Only public employers can provide compensatory time-off instead of overtime pay to employees – private employers may not.
The Fair Labor Standards Act (FLSA) requires that employers must pay overtime to non-exempt employees who work more than 40 hours in a workweek at a rate not less than one and one-half times their regular rate of pay. 29 U.S.C. § 207(a)(1). The FLSA only authorizes “a public agency which is a State, a political subdivision of a State, or an interstate governmental agency” to provide compensatory time-off to employees at a rate not less than one and one-half hours for each hour of employment for which overtime compensation is required in lieu of paying overtime pay to the employee. 29 U.S.C. § 207(o)(1).

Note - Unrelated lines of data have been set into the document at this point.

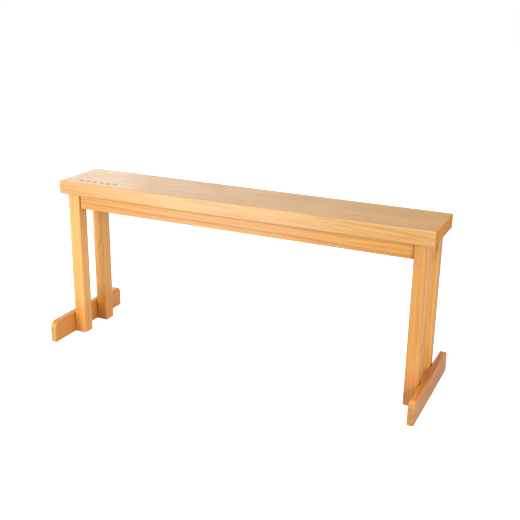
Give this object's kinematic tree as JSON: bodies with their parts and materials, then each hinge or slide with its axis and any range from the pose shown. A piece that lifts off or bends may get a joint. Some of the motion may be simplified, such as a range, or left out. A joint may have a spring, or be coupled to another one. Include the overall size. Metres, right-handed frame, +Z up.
{
  "type": "wooden exercise bench",
  "caption": "Tall, narrow wooden exercise bench: a thick plank on square posts, with rails under the plank and a round-cornered foot board on edge across each end.",
  "frame": {"origin": "on the floor, under the middle of the plank", "axes": "+X along the plank, +Y across it towards the back, +Z up"},
  "size_m": [1.2046, 0.375, 0.522],
  "materials": {
    "plank_pine": "satin clear lacquer over pale pine",
    "post_pine": "satin clear lacquer over honey-coloured pine",
    "rail_pine": "satin clear lacquer over warm honey-coloured pine",
    "foot_pine": "satin clear lacquer over darker honey-coloured pine",
    "dowel_beech": "bare beech",
    "screw_steel": "bright zinc plate"
  },
  "bodies": {
    "root": {"top_plank": "plank_pine", "post_front_left": "post_pine", "post_front_right": "post_pine", "post_rear_left": "post_pine", "post_rear_right": "post_pine", "rail_front": "rail_pine", "rail_rear": "rail_pine", "rail_left": "rail_pine", "rail_right": "rail_pine", "foot_board_left": "foot_pine", "foot_board_right": "foot_pine", "dowel_end_rail_front_left_lower": "dowel_beech", "dowel_end_rail_front_left_upper": "dowel_beech", "dowel_end_rail_front_right_lower": "dowel_beech", "dowel_end_rail_front_right_upper": "dowel_beech", "dowel_end_rail_rear_left_lower": "dowel_beech", "dowel_end_rail_rear_left_upper": "dowel_beech", "dowel_end_rail_rear_right_lower": "dowel_beech", "dowel_end_rail_rear_right_upper": "dowel_beech", "dowel_foot_front_left_lower": "dowel_beech", "dowel_foot_front_left_upper": "dowel_beech", "dowel_foot_front_right_lower": "dowel_beech", "dowel_foot_front_right_upper": "dowel_beech", "dowel_foot_rear_left_lower": "dowel_beech", "dowel_foot_rear_left_upper": "dowel_beech", "dowel_foot_rear_right_lower": "dowel_beech", "dowel_foot_rear_right_upper": "dowel_beech", "dowel_long_rail_front_left_lower": "dowel_beech", "dowel_long_rail_front_left_upper": "dowel_beech", "dowel_long_rail_front_right_lower": "dowel_beech", "dowel_long_rail_front_right_upper": "dowel_beech", "dowel_long_rail_rear_left_lower": "dowel_beech", "dowel_long_rail_rear_left_upper": "dowel_beech", "dowel_long_rail_rear_right_lower": "dowel_beech", "dowel_long_rail_rear_right_upper": "dowel_beech", "dowel_top_front_left": "dowel_beech", "dowel_top_front_right": "dowel_beech", "dowel_top_rear_left": "dowel_beech", "dowel_top_rear_right": "dowel_beech", "screw_front_left": "screw_steel", "screw_front_middle": "screw_steel", "screw_front_right": "screw_steel", "screw_rear_left": "screw_steel", "screw_rear_middle": "screw_steel", "screw_rear_right": "screw_steel"}
  },
  "joints": []
}
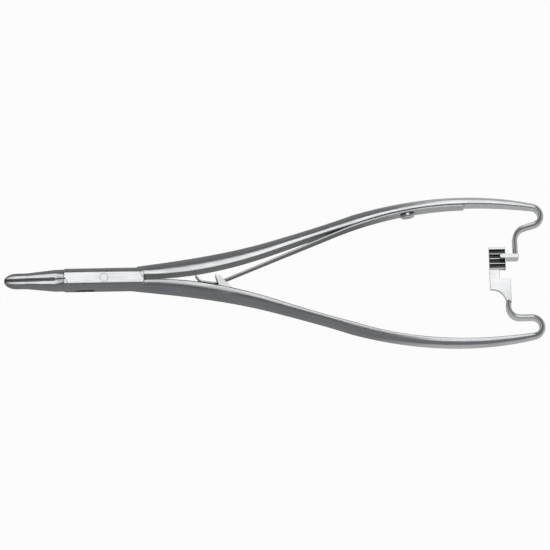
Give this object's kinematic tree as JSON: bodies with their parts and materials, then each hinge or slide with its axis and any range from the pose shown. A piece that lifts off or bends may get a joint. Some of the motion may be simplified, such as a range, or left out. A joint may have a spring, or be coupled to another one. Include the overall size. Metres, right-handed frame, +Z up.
{
  "type": "surgical needle holder",
  "caption": "Palm-handled needle holder with a box lock, short carbide jaws, a crossing leaf spring and a ratchet catch between the handle ends.",
  "frame": {"origin": "on the joint's axis, in the plane that the instrument lies on", "axes": "+X from the joint along the instrument to the handle ends, -X to the jaw tips, +Y to the handle that carries the leaf spring, +Z up out of the side shown, along the joint pin"},
  "size_m": [0.2005, 0.0577, 0.007],
  "materials": {
    "satin_steel": "satin",
    "polished_steel": "polished",
    "carbide": "ground and cross-serrated"
  },
  "bodies": {
    "box_side": {"box_half": "satin_steel", "joint_pin": "polished_steel", "upper_jaw_insert": "carbide"},
    "tongue_side": {"tongue_half": "satin_steel", "lower_jaw_insert": "carbide", "leaf_spring": "polished_steel", "spring_screw": "polished_steel"}
  },
  "joints": [
    {"name": "box_lock", "type": "hinge", "parent": "box_side", "child": "tongue_side", "pos_m": [0, 0, 0.0035], "axis": [0, 0, 1], "range_deg": [0, 14], "deforming": ["leaf_spring"]}
  ]
}
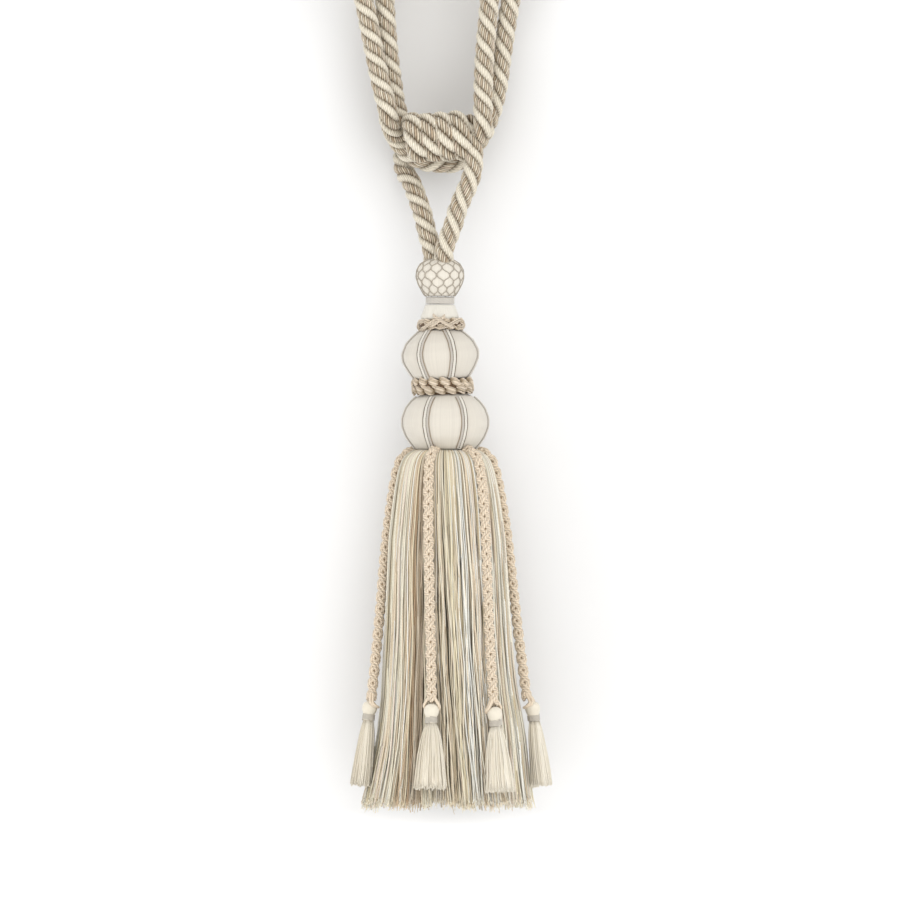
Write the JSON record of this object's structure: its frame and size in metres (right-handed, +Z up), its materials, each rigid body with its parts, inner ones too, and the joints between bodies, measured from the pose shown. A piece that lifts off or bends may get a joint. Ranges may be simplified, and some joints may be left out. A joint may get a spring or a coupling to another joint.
{
  "type": "curtain tieback with key tassel",
  "caption": "Twisted rope curtain tieback with a wrapped knot, a bulbous covered head, a long cut fringe skirt and small tassels on braids.",
  "frame": {"origin": "the point at the top of the rope's end loops where whatever holds the tieback pulls, on the tassel's own axis", "axes": "+Z up along the hanging tassel, +X to the right seen from the front, the front faces -Y"},
  "size_m": [0.1347, 0.1051, 0.506],
  "materials": {
    "rope": "four-ply rope, cream and taupe yarn",
    "netted_thread": "ivory thread under a taupe gimp net",
    "grey_binding": "pale grey-taupe satin thread, tightly wound",
    "ivory_thread": "vertical ivory satin thread",
    "ruff_cord": "taupe looped cord",
    "skirt_yarn": "cut yarn in cream, ecru, taupe, tan and grey",
    "braid": "cream plaited cord",
    "cream_fringe": "cream cut thread",
    "rib_cord": "pairs of thin twisted cord, one grey and one pale"
  },
  "bodies": {
    "root": {"embrace_left": "rope", "embrace_right": "rope", "leg_left": "rope", "leg_right": "rope", "knot": "rope", "ball": "netted_thread", "ball_band": "grey_binding", "neck": "ivory_thread", "upper_ruff": "ruff_cord", "upper_bulb": "ivory_thread", "lower_ruff": "ruff_cord", "lower_bulb": "ivory_thread", "skirt": "skirt_yarn", "hanger_1": "braid", "small_tassel_1": "cream_fringe", "small_band_1": "grey_binding", "upper_rib_1": "rib_cord", "lower_rib_1": "rib_cord", "hanger_2": "braid", "small_tassel_2": "cream_fringe", "small_band_2": "grey_binding", "upper_rib_2": "rib_cord", "lower_rib_2": "rib_cord", "hanger_3": "braid", "small_tassel_3": "cream_fringe", "small_band_3": "grey_binding", "upper_rib_3": "rib_cord", "lower_rib_3": "rib_cord", "hanger_4": "braid", "small_tassel_4": "cream_fringe", "small_band_4": "grey_binding", "upper_rib_4": "rib_cord", "lower_rib_4": "rib_cord", "hanger_5": "braid", "small_tassel_5": "cream_fringe", "small_band_5": "grey_binding", "upper_rib_5": "rib_cord", "lower_rib_5": "rib_cord", "hanger_6": "braid", "small_tassel_6": "cream_fringe", "small_band_6": "grey_binding", "upper_rib_6": "rib_cord", "lower_rib_6": "rib_cord"}
  },
  "joints": []
}
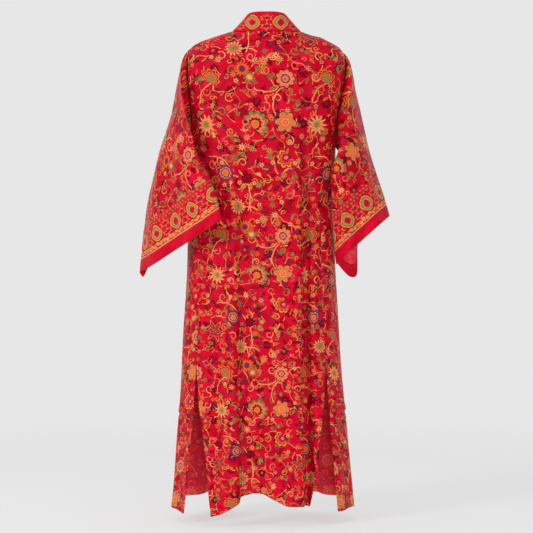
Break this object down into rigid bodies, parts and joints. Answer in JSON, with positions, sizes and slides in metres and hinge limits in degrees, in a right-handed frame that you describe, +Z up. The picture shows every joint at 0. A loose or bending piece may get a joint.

A public agency may provide compensatory time-off instead of paying overtime to employees only pursuant to either: (i) a collective bargaining agreement; or (ii) an agreement or understanding arrived at between the employer and employee before the performance of the work. Public employees who are engaged in a public safety activity, an emergency response activity, or a seasonal activity, may not accrue more than 480 hours of compensatory time-off. All other public employees may not accrue more than 240 hours of compensatory time-off. See 29 U.S.C. § 207(o)(2–3).
Takeaways: Private employers generally may not provide compensatory time-off to employees instead of paying overtime, but public employers can. Public employers who wish to provide compensatory time-off to employees should ensure that they have either a collective bargaining agreement or an agreement or understanding with the employee before performance of the work regarding the use of compensatory time-off.